Due to the economic situation in Okinawa, in 1924, at the age of 47, Kanbun Uechi left for Wakayama City, Wakayama Prefecture, Japan to find employment. While he was working as a security guard for a local Showa Spinning cotton spinning mill, he was persuaded by a co-worker, Ryuyu Tomoyose, to teach him privately after having been first convinced to show him ways of defending himself against different attacks. In 1926, after two years of private lessons, Ryuyu Tomoyose gathered together other interested potential students for a total of 30 men who all agreed to pay 5 yen each month. Since his monthly salary was only 15 yen, Kanbun Uechi agreed to resume teaching. Until 1932, he taught in small rooms in the company dormitory before work, during lunchtime, and after work He then opened a general store and the "Pangai-noon Karate Academy" open to the general public in Tebira, Wakayama Prefecture.

In 1934, Kanbun Uechi met Kenwa Mabuni, the founder of Shitō-ryū, who interviewed Uechi in an article "The Story of Chinese Kenpo" he published in the 1934 edition of Karate Research. Mabuni suggested that Kanbun change the name of his style to "Uechi-Ryū" (上地流) or "style of Uechi." The style was officially renamed in 1940 in his honour, and is one of the four major styles of Okinawan Karate.

Kanbun Uechi continued to teach in Wakayama until 1946. In November of that year, Kanbun Uechi turned over his school to Ryuyu Tomoyose and returned to Okinawa and settled on the island of Iejima. Students who included Ryuyu Tomoyose's son, Ryuko, built a dōjō named the Uechi-Ryū Karate Academy. Kanbun Uechi died from kidney disease in 1948.

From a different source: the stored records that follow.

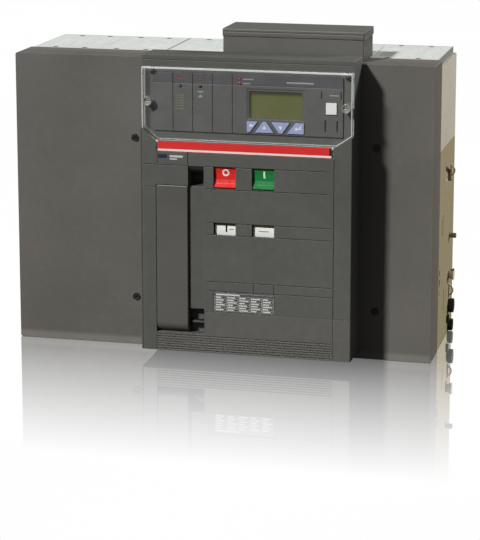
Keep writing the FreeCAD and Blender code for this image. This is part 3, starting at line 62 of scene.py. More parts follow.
class Paint:
    """A node material whose patterns follow the piece's own coordinates, in metres."""

    def __init__(self, name, metallic=0.0, coat=0.0):
        self.material = bpy.data.materials.new(name)
        self.material.use_nodes = True
        self.nodes = self.material.node_tree.nodes
        self.links = self.material.node_tree.links
        self.shader = self.nodes["Principled BSDF"]
        self.shader.inputs["Metallic"].default_value = metallic
        self.shader.inputs["Coat Weight"].default_value = coat
        self.place = self.nodes.new("ShaderNodeTexCoord").outputs["Object"]
        self.axes = None
        self.tone = None

    def put(self, socket, value):
        """Link a socket to another socket, or set it to a constant."""
        if isinstance(value, bpy.types.NodeSocket):
            self.links.new(value, socket)
        else:
            socket.default_value = value

    def maths(self, kind, first, second=0.0, clamp=False):
        """One arithmetic step on two values."""
        node = self.nodes.new("ShaderNodeMath")
        node.operation = kind
        node.use_clamp = clamp
        self.put(node.inputs[0], first)
        self.put(node.inputs[1], second)
        return node.outputs[0]

    def scaled(self, stretch):
        """The piece's own place, stretched along its axes."""
        node = self.nodes.new("ShaderNodeMapping")
        self.links.new(self.place, node.inputs["Vector"])
        node.inputs["Scale"].default_value = stretch
        return node.outputs["Vector"]

    def noise(self, scale, stretch=(1, 1, 1), detail=4.0):
        """Cloudy pattern with so many cells per metre."""
        node = self.nodes.new("ShaderNodeTexNoise")
        self.links.new(self.scaled(stretch), node.inputs["Vector"])
        node.inputs["Scale"].default_value = scale
        node.inputs["Detail"].default_value = detail
        return node.outputs["Fac"]

    def cells(self, scale):
        """Crystal-like pattern, 0 in the middle of each cell."""
        node = self.nodes.new("ShaderNodeTexVoronoi")
        self.links.new(self.place, node.inputs["Vector"])
        node.inputs["Scale"].default_value = scale
        return node.outputs["Distance"]

    def steps(self, value, low, high, out_low=0.0, out_high=1.0):
        """Carry a value from one range to another and hold it at the ends."""
        node = self.nodes.new("ShaderNodeMapRange")
        self.put(node.inputs["Value"], value)
        node.inputs["From Min"].default_value = low
        node.inputs["From Max"].default_value = high
        node.inputs["To Min"].default_value = out_low
        node.inputs["To Max"].default_value = out_high
        return node.outputs["Result"]

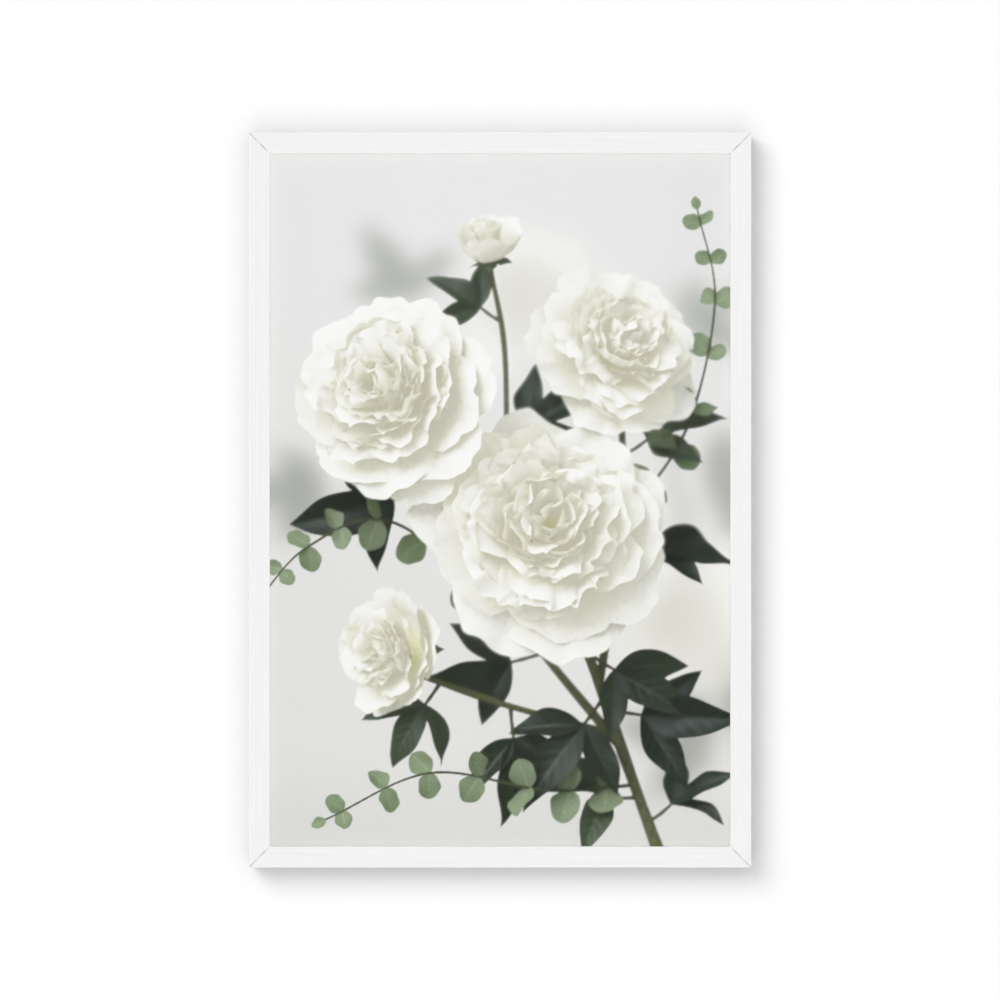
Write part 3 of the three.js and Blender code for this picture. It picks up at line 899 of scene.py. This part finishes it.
def shifted(a, di, dj):
    """The array moved by whole cells, with zeros where nothing moves in."""
    made = np.zeros_like(a)
    rows, columns = a.shape[:2]
    made[max(0, di):rows + min(0, di), max(0, dj):columns + min(0, dj)] = (
        a[max(0, -di):rows + min(0, -di), max(0, -dj):columns + min(0, -dj)]
    )
    return made


def moves(reach):
    """The moves to each cell up to so many rows and columns off, and to the cell itself."""
    return [(i, j) for i in range(-reach, reach + 1) for j in range(-reach, reach + 1)]


def share_light(front, back, weight, ids, reach=2):
    """Evens the traced light out between neighbours on one petal, leaf or stem."""
    totals = [np.zeros_like(front), np.zeros_like(back)]
    whole = np.full(weight.shape, 1e-6)
    for di, dj in moves(reach):
        near = math.exp(-(di * di + dj * dj) / (0.9 * reach * reach))
        same = (shifted(ids + 1, di, dj) == ids + 1) & (ids >= 0)
        share = shifted(weight, di, dj) * same * near
        whole += share
        for total, light in zip(totals, (front, back)):
            total += shifted(light, di, dj) * share[..., None]
    return [total / whole[..., None] for total in totals]


def light_near(lights, ids, i, j, piece):
    """The light next to each point on that petal, leaf or stem, or else at the point itself."""
    totals = [np.zeros((len(i), 3)) for _ in lights]
    whole = np.zeros(len(i))
    for di, dj in moves(1):
        row = np.clip(i + di, 0, ids.shape[0] - 1)
        column = np.clip(j + dj, 0, ids.shape[1] - 1)
        same = ids[row, column] == piece
        whole += same
        for total, light in zip(totals, lights):
            total += light[row, column] * same[:, None]
    lost = whole == 0
    for total, light in zip(totals, lights):
        total[lost] = light[i[lost], j[lost]]
    return [total / np.maximum(whole, 1)[:, None] for total in totals]


def blurred(a, radius):
    """The array softened by a bell curve of that radius, in cells."""
    reach = max(1, int(2.5 * radius))
    weight = np.exp(-0.5 * (np.arange(-reach, reach + 1) / radius) ** 2)
    weight /= weight.sum()
    for axis in (0, 1):
        padded = np.pad(a, [(reach, reach) if k == axis else (0, 0) for k in range(a.ndim)], "edge")
        size = a.shape[axis]
        a = sum(w * np.take(padded, range(k, k + size), axis) for k, w in enumerate(weight))
    return a


def doubled(a):
    """The array on a grid twice as fine."""
    rows, columns = a.shape[:2]
    made = np.zeros((2 * rows - 1, 2 * columns - 1, a.shape[2]))
    made[::2, ::2] = a
    made[1::2, ::2] = (a[1:] + a[:-1]) / 2
    made[:, 1::2] = (made[:, 2::2] + made[:, :-2:2]) / 2
    return made


def without_specks(colour):
    """Lone cells much darker or lighter than all round them are brought back among them."""
    level = colour.sum(-1)
    around = np.stack([shifted(level, i, j) for i, j in moves(1) if i or j])
    around.sort(axis=0)
    wanted = np.clip(level, around[1], around[-2])
    wanted[[0, -1]] = level[[0, -1]]
    wanted[:, [0, -1]] = level[:, [0, -1]]
    return colour * (wanted / np.maximum(level, 1e-6))[..., None]


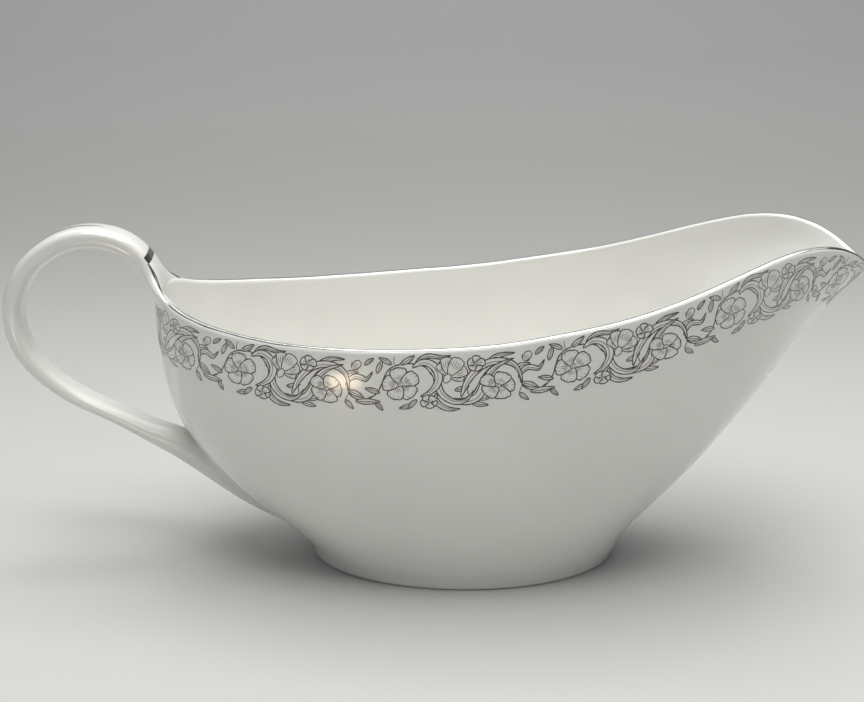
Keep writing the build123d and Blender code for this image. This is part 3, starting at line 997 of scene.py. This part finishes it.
def print_map(side):
    """Grid over the wall below the rim: rows run along the rim, columns run square down from it."""
    al = np.linspace(math.pi - 0.10, 0.0, 900)
    a = al * side
    p = hull(wall_top(a), a)
    run = np.r_[0, np.cumsum(np.linalg.norm(np.diff(p, axis=0), axis=1))]
    count = 460
    even = np.linspace(0, run[-1], count)
    a0 = np.interp(even, run, al) * side
    z0 = wall_top(a0)
    rim = hull(z0, a0)
    along = unit(np.gradient(rim, axis=0))
    step = 0.5
    drops = np.arange(-2, 40) * step
    grid = np.zeros((count, len(drops), 3))
    nrm = np.zeros_like(grid)
    good = np.ones((count, len(drops)), bool)

    def walk(sign, cells):
        a, z, p = a0.copy(), z0.copy(), rim.copy()
        n = hull_normal(z, a)
        w = unit(np.cross(n, along))
        w *= np.where(w[:, 2:] > 0, -1.0, 1.0) * sign
        ok = np.ones(count, bool)
        for k, cell in enumerate(cells):
            if k or cell != 2:
                w = unit(w - (w * n).sum(-1, keepdims=True) * n)
                q = p + w * step
                z = q[:, 2]
                l, r = AFT(z), FORE(z)
                c = (q[:, 0] - (l + r) / 2) / ((r - l) / 2)
                ok &= np.abs(c) < 0.9992
                a = np.arccos(np.clip(c, -1, 1)) * side
                p = hull(z, a)
                n = hull_normal(z, a)
            grid[:, cell], nrm[:, cell], good[:, cell] = p, n, ok

    walk(1.0, range(2, len(drops)))
    walk(-1.0, (1, 0))
    return even[-1], drops, grid, nrm, good.astype(float)[..., None]


def lookup(table, fi, fj):
    i, j = np.floor(fi).astype(int), np.floor(fj).astype(int)
    i, j = np.clip(i, 0, table.shape[0] - 2), np.clip(j, 0, table.shape[1] - 2)
    u, v = (fi - i)[:, None], (fj - j)[:, None]
    return (
        table[i, j] * (1 - u) * (1 - v) + table[i + 1, j] * u * (1 - v)
        + table[i, j + 1] * (1 - u) * v + table[i + 1, j + 1] * u * v
    )


def build_print(name, side, node, strokes):
    length, drops, grid, nrm, good = print_map(side)
    rnd = np.random.RandomState(7 if side < 0 else 8)
    verts, faces, base = [], [], 0
    start = -10.0 if side < 0 else -6.0
    first_drop = 0.15
    for rep in range(-1, 7):
        for p, w, cut in strokes:
            s = p[:, 0] + start + rep * UNIT
            h = first_drop + (BAND - p[:, 1])
            ok = (s > 0.4) & (s < length - 0.5)
            if not ok.all():
                idx = np.flatnonzero(ok)
                if len(idx) < 4 or idx[-1] - idx[0] + 1 != len(idx):
                    continue
                s, h = s[idx], h[idx]
            along = s if side < 0 else length - s
            fi = along / length * (grid.shape[0] - 1)
            fj = (h - drops[0]) / (drops[-1] - drops[0]) * (len(drops) - 1)
            if lookup(good, fi, fj).min() < 0.999:
                continue
            q, n = lookup(grid, fi, fj), unit(lookup(nrm, fi, fj))
            t = unit(np.gradient(q, axis=0))
            across = unit(np.cross(n, t))
            m = len(q)
            d = np.r_[0, np.cumsum(np.linalg.norm(np.diff(q, axis=0), axis=1))]
            taper = np.ones(m)
            if not cut[0]:
                taper *= 0.35 + 0.65 * smoothstep(0, 0.6, d)
            if not cut[1]:
                taper *= 0.35 + 0.65 * smoothstep(0, 0.6, d[-1] - d)
            ph = rnd.uniform(0, 6.28)
            half = (w * 0.5 * taper * (1 + 0.14 * np.sin(d * 2.3 + ph)))[:, None]
            lift = 0.026 + rnd.uniform(0, 0.008)
            ring = np.stack(
                [q + across * half + n * lift, q - across * half + n * lift,
                 q - across * half - n * 0.02, q + across * half - n * 0.02], 1
            )
            verts.append(ring.reshape(-1, 3))
            for i in range(m - 1):
                o = base + 4 * i
                for k in range(4):
                    kk = (k + 1) % 4
                    faces.append((o + k, o + 4 + k, o + 4 + kk, o + kk))
            e = base + 4 * (m - 1)
            faces.append((base, base + 1, base + 2, base + 3))
            faces.append((e + 3, e + 2, e + 1, e))
            base += 4 * m
    obj = make_object(name, np.concatenate(verts), faces, [mat_ink], smooth=False)
    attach(obj, "root")
    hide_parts(node)
    return obj


pen = floral_unit()
build_print("floral_print_near", -1, "floral_transfer_near", pen)
build_print("floral_print_far", 1, "floral_transfer_far", pen)

# ------------------------------------------------------------------ stage
mat_floor, nt, b, co = node_material("studio_floor")
n = noise(nt, co, 3.0, 2.0)
sep = nt.nodes.new("ShaderNodeSeparateXYZ")
nt.links.new(co.outputs["Object"], sep.inputs[0])
painted_shade_by_y = nt.nodes.new("ShaderNodeMapRange")
painted_shade_by_y.inputs["From Min"].default_value = 0.0
painted_shade_by_y.inputs["From Max"].default_value = 2.0
nt.links.new(sep.outputs["Y"], painted_shade_by_y.inputs["Value"])
# Paper tone along Y: pale in front, painted shade as a grey band behind the boat, then painted lighter again far
# back to offset the light falling off
paper = ramp(nt, painted_shade_by_y.outputs["Result"], [(p, (v, v * 1.006, v * 0.99, 1)) for p, v in (
    (0.04, 0.615), (0.115, 0.500), (0.18, 0.400), (0.29, 0.395), (0.42, 0.455), (0.64, 0.600), (0.97, 0.690))])
paper.color_ramp.interpolation = "B_SPLINE"
mottle = ramp(nt, n.outputs["Fac"], [(0.3, grey(0.985)), (0.7, grey(1.0))])
blend = nt.nodes.new("ShaderNodeMix")
blend.data_type = "RGBA"
blend.blend_type = "MULTIPLY"
blend.inputs["Factor"].default_value = 1.0
nt.links.new(paper.outputs["Color"], blend.inputs["A"])
nt.links.new(mottle.outputs["Color"], blend.inputs["B"])
nt.links.new(blend.outputs["Result"], b.inputs["Base Color"])
b.inputs["Roughness"].default_value = 0.42


def build_sweep():
    """Paper roll: flat floor, painted from pale to grey behind the boat as painted shade, then a slow bend upward
    far back.
    """
    prof = [(-4.0, 0.0), (1.3, 0.0)]
    for t in np.linspace(0, np.pi / 2, 33)[1:]:
        prof.append((1.3 + 0.9 * math.sin(t), 0.9 * (1 - math.cos(t))))
    prof.append((2.2, 2.8))
    verts, faces = [], []
    for yv, zv in prof:
        verts += [(-4.0, yv, zv), (4.0, yv, zv)]
    for i in range(len(prof) - 1):
        faces.append((2 * i, 2 * i + 1, 2 * i + 3, 2 * i + 2))
    return make_object("studio_sweep", np.array(verts) / MM, faces, [mat_floor])


sweep = build_sweep()

# ------------------------------------------------------------------ camera
scene = bpy.context.scene
cam_data = bpy.data.cameras.new("camera")
cam = bpy.data.objects.new("camera", cam_data)
scene.collection.objects.link(cam)
scene.camera = cam
cam_data.sensor_fit = "HORIZONTAL"
cam_data.sensor_width = 36.0
cam_data.lens = 1606.5 / 864 * 36.0
cam_data.clip_start, cam_data.clip_end = 0.01, 20
ELEV, DIST = math.radians(16.5), 0.450
target = Vector((0.0, 0.0, 0.0587))
cam.location = target + Vector((0, -math.cos(ELEV), math.sin(ELEV))) * DIST
cam.rotation_euler = (math.pi / 2 - ELEV, 0, 0)


# ------------------------------------------------------------------ light
def area(name, loc, at, size, size_y, power, color=(1, 1, 1)):
    d = bpy.data.lights.new(name, "AREA")
    d.shape = "RECTANGLE"
    d.size, d.size_y = size, size_y
    d.energy = power
    d.color = color
    o = bpy.data.objects.new(name, d)
    scene.collection.objects.link(o)
    o.location = loc
    o.rotation_euler = (Vector(at) - Vector(loc)).to_track_quat("-Z", "Y").to_euler()
    return o


area("top_soft", (0.06, -0.03, 1.0), (0, -0.02, 0), 1.15, 0.75, 12.3, (1.0, 0.99, 0.965))
area("back_wash", (0.0, 1.15, 1.35), (0, 1.0, 0), 2.6, 1.0, 9.0, (0.985, 0.99, 1.0))
area("left_fill", (-1.2, -0.55, 0.55), (0, 0, 0.05), 0.7, 0.7, 0.8, (0.92, 0.96, 1.0))
area("right_fill", (1.2, -0.55, 0.55), (0, 0, 0.05), 0.7, 0.7, 0.8, (0.92, 0.96, 1.0))
glint = area("warm_glint", (-0.113, -0.214, 0.016), (-0.022, -0.042, 0.063), 0.034, 0.014, 0.018, (1.0, 0.80, 0.52))
glint.visible_diffuse = False
glint.visible_camera = False

world = bpy.data.worlds.new("studio")
scene.world = world
world.use_nodes = True
bg = world.node_tree.nodes["Background"]
bg.inputs["Color"].default_value = (0.80, 0.82, 0.83, 1)
bg.inputs["Strength"].default_value = 0.15
scene.view_settings.view_transform = "Standard"
scene.view_settings.look = "None"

After Kanbun Uechi's death, his style was formalised by his son Kanei and his senior students. This included the addition of five "bridging" kata between the three Kanbun Uechi brought back from Fuzhou. Uechi-Ryū has students and dōjōs around the world.

== Grade ==
During his life, his style and school did not adhere to the Japanese Dan (rank) system. Out of respect he is considered a "10th dan" and referred to as "grandmaster" in references since his death.

== Family ==
Kanbun Uechi had four children. His oldest son, Kanei, continued his father's work in the martial arts. He had another son, Kansai, and two daughters, Tsuru (named after her grandmother) and Kamai.